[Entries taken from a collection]
--- start ---
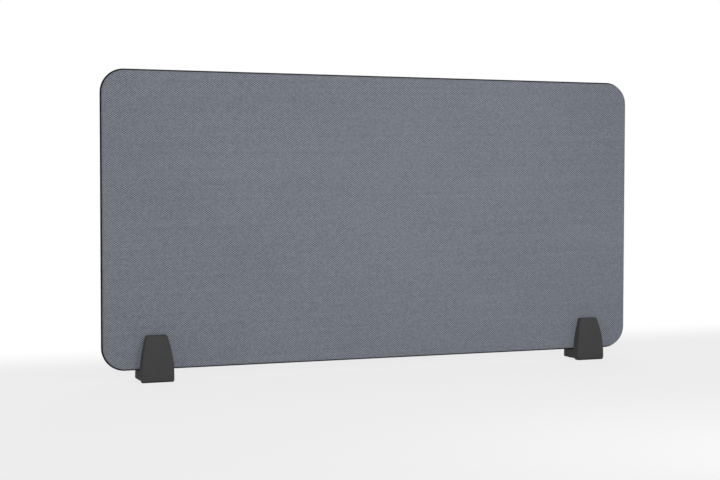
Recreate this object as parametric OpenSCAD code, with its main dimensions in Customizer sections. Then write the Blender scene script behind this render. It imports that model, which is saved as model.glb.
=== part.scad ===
// Free-standing acoustic divider screen for a desk, on two clamp feet
// X runs along the panel, Y from its front to its back, Z up from the desk

/* [Panel] */
// Length of the panel over its edge trim
panel_l = 1200; // [900:10:1800]
// Height of the panel over its edge trim
panel_h = 600; // [400:10:800]
// Radius of the panel's corners over the trim
corner_r = 48; // [35:1:90]
// Thickness of the stiff board inside the panel
board_t = 4; // [3:0.5:6]
// Thickness of each acoustic pad
pad_t = 7.2; // [5:0.2:10]
// Thickness of the woven cover
cover_t = 0.8; // [0.5:0.1:1.2]
// Rounding of a cover where it turns over its pad's edge
cover_edge_r = 3; // [1.5:0.5:5]
// Width of a cover's hem, turned in behind its pad
hem_w = 14; // [8:1:25]

/* [Edge trim] */
// How far the bead stands out of the panel's edge
bead_proud = 3; // [1.5:0.25:4]
// Width of the bead across the panel's thickness
bead_w = 3.6; // [3:0.2:5]
// Rounding of the bead's outer corners
bead_round = 1.2; // [0.5:0.1:1.4]
// Thickness of the stem behind the bead
stem_t = 1.4; // [1:0.1:1.6]
// Length of the stem, pressed into the board's edge
stem_l = 9; // [6:0.5:12]
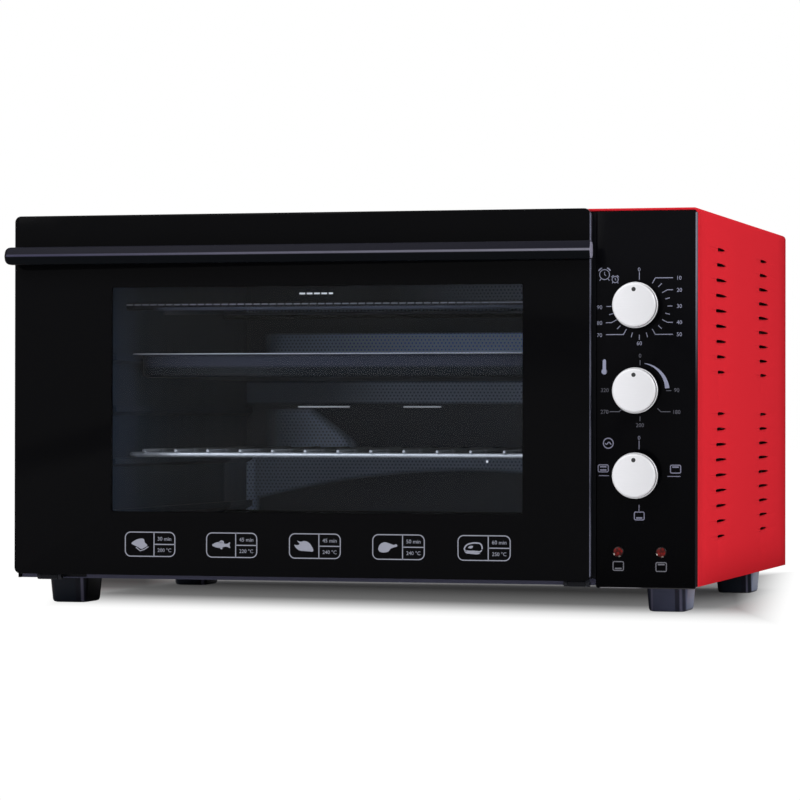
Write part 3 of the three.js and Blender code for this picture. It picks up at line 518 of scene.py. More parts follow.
def outwards(wires, low, high, radius):
    """How far a place is from a rectangle less its corner radius, which is the radius along its outline."""
    sides = [(abs(wire - (a + b) / 2) - ((b - a) / 2 - radius * MM)).larger(0.0)
             for wire, a, b in zip(wires, low, high)]
    return distance(*sides)


# Finishes: each function returns the surface of the material that its recipe belongs to


def red_enamel(recipe, red):
    """Baked paint: a fine orange peel, a faint cloudiness, a painted shade that deepens slowly towards the
    back, and a painted shadow along the lower left edge.
    """
    x, y, z = recipe.axes
    cloud = recipe.noise(9.0)
    # Random cloudiness, and a painted shade that darkens the red towards the back
    share = (cloud * 0.35 + y.ramp(shell_low[1], shell_high[1]) * 0.65).smaller(1.0)
    # A painted shadow, near black, along the wrapper's lower left edge
    painted_heel_shading = z.rise(4.4, 4, shell_low[2]) * x.rise(6, 5, shell_low[0])
    base = recipe.coats(red, (share, darker(red, 0.89)), (painted_heel_shading, 14, 14, 17))
    return recipe.shader(base, cloud.ramp(0.3, 0.7, 0.36, 0.44), 0.0, (recipe.noise(750.0, 1.0), 0.12, 0.2))


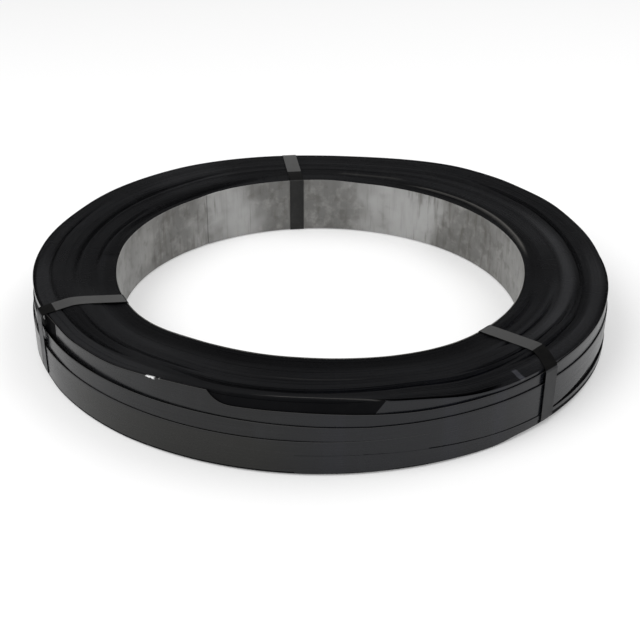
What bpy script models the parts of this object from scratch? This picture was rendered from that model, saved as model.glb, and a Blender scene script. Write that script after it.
--- end ---
*WHAT IS ASKED:* Print every entry exactly as written.

*OUTPUT FOR THIS EXERCISE:*
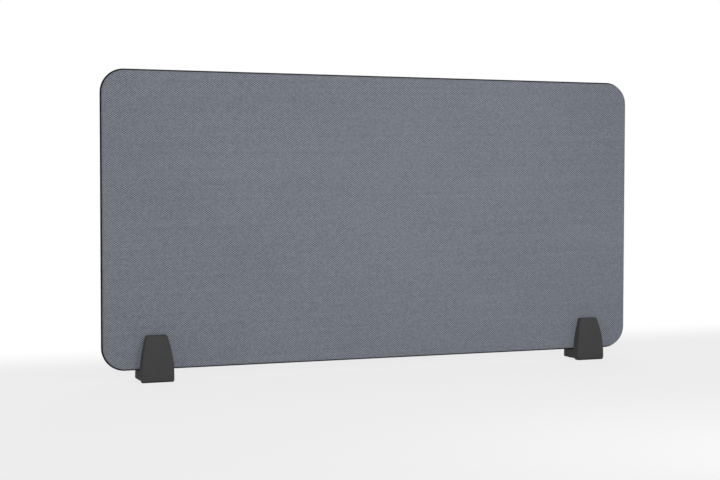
Recreate this object as parametric OpenSCAD code, with its main dimensions in Customizer sections. Then write the Blender scene script behind this render. It imports that model, which is saved as model.glb.
=== part.scad ===
// Free-standing acoustic divider screen for a desk, on two clamp feet
// X runs along the panel, Y from its front to its back, Z up from the desk

/* [Panel] */
// Length of the panel over its edge trim
panel_l = 1200; // [900:10:1800]
// Height of the panel over its edge trim
panel_h = 600; // [400:10:800]
// Radius of the panel's corners over the trim
corner_r = 48; // [35:1:90]
// Thickness of the stiff board inside the panel
board_t = 4; // [3:0.5:6]
// Thickness of each acoustic pad
pad_t = 7.2; // [5:0.2:10]
// Thickness of the woven cover
cover_t = 0.8; // [0.5:0.1:1.2]
// Rounding of a cover where it turns over its pad's edge
cover_edge_r = 3; // [1.5:0.5:5]
// Width of a cover's hem, turned in behind its pad
hem_w = 14; // [8:1:25]

/* [Edge trim] */
// How far the bead stands out of the panel's edge
bead_proud = 3; // [1.5:0.25:4]
// Width of the bead across the panel's thickness
bead_w = 3.6; // [3:0.2:5]
// Rounding of the bead's outer corners
bead_round = 1.2; // [0.5:0.1:1.4]
// Thickness of the stem behind the bead
stem_t = 1.4; // [1:0.1:1.6]
// Length of the stem, pressed into the board's edge
stem_l = 9; // [6:0.5:12]
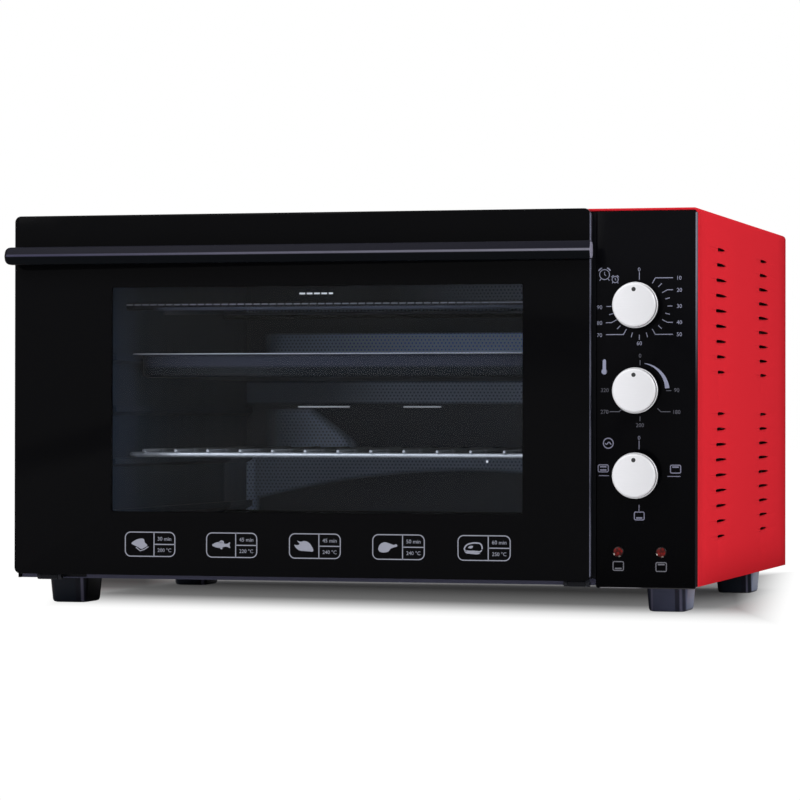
Write part 3 of the three.js and Blender code for this picture. It picks up at line 518 of scene.py. More parts follow.
def outwards(wires, low, high, radius):
    """How far a place is from a rectangle less its corner radius, which is the radius along its outline."""
    sides = [(abs(wire - (a + b) / 2) - ((b - a) / 2 - radius * MM)).larger(0.0)
             for wire, a, b in zip(wires, low, high)]
    return distance(*sides)


# Finishes: each function returns the surface of the material that its recipe belongs to


def red_enamel(recipe, red):
    """Baked paint: a fine orange peel, a faint cloudiness, a painted shade that deepens slowly towards the
    back, and a painted shadow along the lower left edge.
    """
    x, y, z = recipe.axes
    cloud = recipe.noise(9.0)
    # Random cloudiness, and a painted shade that darkens the red towards the back
    share = (cloud * 0.35 + y.ramp(shell_low[1], shell_high[1]) * 0.65).smaller(1.0)
    # A painted shadow, near black, along the wrapper's lower left edge
    painted_heel_shading = z.rise(4.4, 4, shell_low[2]) * x.rise(6, 5, shell_low[0])
    base = recipe.coats(red, (share, darker(red, 0.89)), (painted_heel_shading, 14, 14, 17))
    return recipe.shader(base, cloud.ramp(0.3, 0.7, 0.36, 0.44), 0.0, (recipe.noise(750.0, 1.0), 0.12, 0.2))


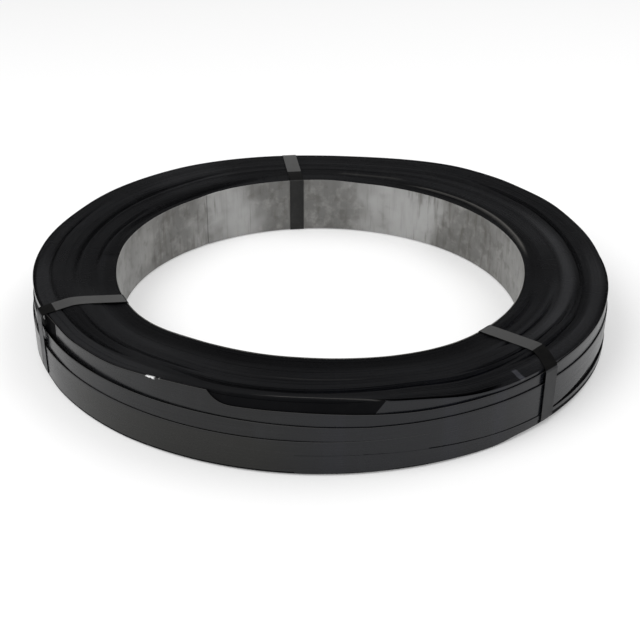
What bpy script models the parts of this object from scratch? This picture was rendered from that model, saved as model.glb, and a Blender scene script. Write that script after it.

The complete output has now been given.